Paul- speaking truth to power- Friday, 4th Week of Easter- Acts 13:26-33
The lectionary breaks down the long homily of Paul into three parts. Today we hear the second part of the homily. Paul, in narrating salvation history, invites the listener to accept the reality of Jesus and His mission which was for “the forgiveness of sins” (13:38), and which would come about, through “a baptism of repentance” as preached by John the Baptist (13:24).
As I said yesterday, in proclaiming this salvation history, Paul does not fight shy to assign blame where it lies. Having already confronted his listeners to what God had to “put up with” – the Israelites (13:18) and by extension the people, he now lays the blame once again on the Jewish religious class for killing Jesus.
Paul reminds the Jews in Antioch of Pisidia of their great lineage; they are descendants of Abraham. In doing this he cleverly lays ground for the Jews in this region to distance themselves from the actions of “the residents of Jerusalem and their leaders” (verse 27) who “did not recognize Jesus, or understand the words of the prophets that are read every Sabbath”.
Paul not only exonerates the Jews of Antioch, but in a way encourages them to disassociate with the murderous actions of their “bothers in Jerusalem”, “who asked Pilate to have him killed”(verse28), even though they found no guilt in Him. For a people under Roman oppression, the actions of their brothers in Jerusalem, that of betraying a fellow Jew to Pilate, the enemy, was tantamount to treachery and betrayal.
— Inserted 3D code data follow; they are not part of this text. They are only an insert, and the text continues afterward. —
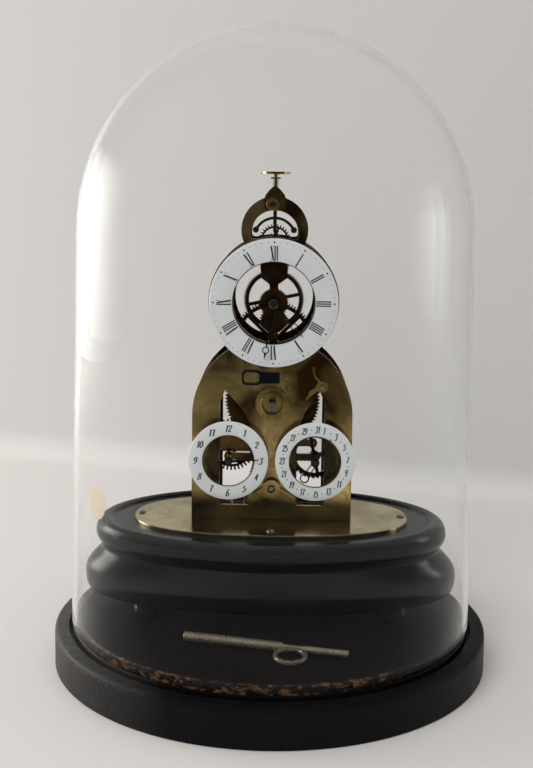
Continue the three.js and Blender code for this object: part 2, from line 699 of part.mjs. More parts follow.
// Rear cock with the arm, stem and cross bar that carry the silk and the rating disc
function suspensionCock() {
  const y0 = rearBack + GAP;
  const y1 = y0 + cock.thickness;
  const s = suspension;
  const body = slab(polygon(ogive()), y0, y1);
  const arm = box(-s.armHalf, s.armHalf, y1 - cock.thickness / 2, s.armEnd, armFoot, armFoot + s.armHeight);
  const stemTop = discFoot + ratingDisc.thickness / 2;
  const stem = turnedZ(
    [
      [0, armFoot + s.armHeight / 2], [s.stemRadius, armFoot + s.armHeight / 2],
      [s.stemRadius, stemTop - GAP], [0, stemTop - GAP],
    ],
    0, pendulum.plane, sides.small,
  );
  const half = s.crossThickness / 2;
  const cross = box(
    -s.crossHalf, s.crossHalf, pendulum.plane - half, pendulum.plane + half, crossHeight - half,
    crossHeight + half,
  );
  const hole = rod(anchor.arbor + GAP, y0 - OVERRUN, y1 + OVERRUN, 0, palletHeight, sides.tiny);
  const threads = [-1, 1].map((sign) =>
    box(
      sign * silk.halfGap - silk.radius - GAP, sign * silk.halfGap + silk.radius + GAP,
      pendulum.plane - silk.radius - GAP, pendulum.plane + silk.radius + GAP,
      armFoot - OVERRUN, armFoot + s.armHeight + OVERRUN,
    ),
  );
  return cut(join(body, arm, stem, cross), hole, ...threads);
}

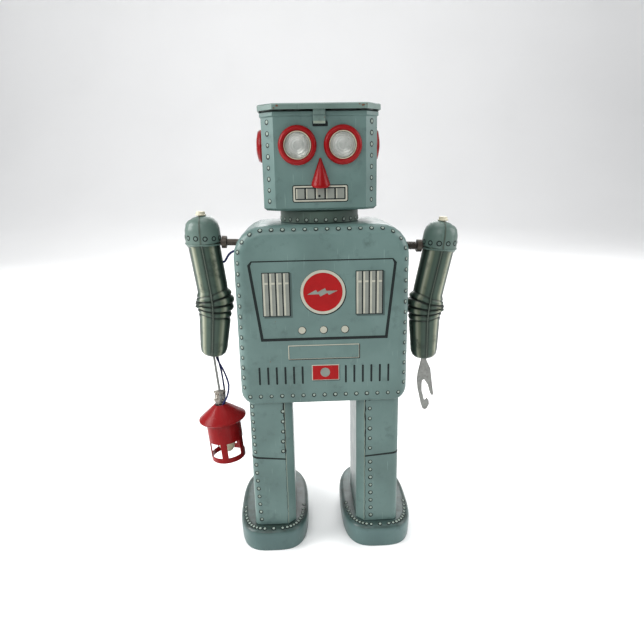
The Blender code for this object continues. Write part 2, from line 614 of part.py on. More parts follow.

This is not the first time we see Paul so masterfully place his case before the people. He who was a lettered man will later tactfully incite the differences between the Pharisees and Sadducees in a trial in which they plotted to bring him down. It is sufficient to say that the children of this world are therefore not to think of themselves as mere lambs before the slaughter or as innocent as doves, without acknowledging their call to also be as wise as serpents in the face of their accusers.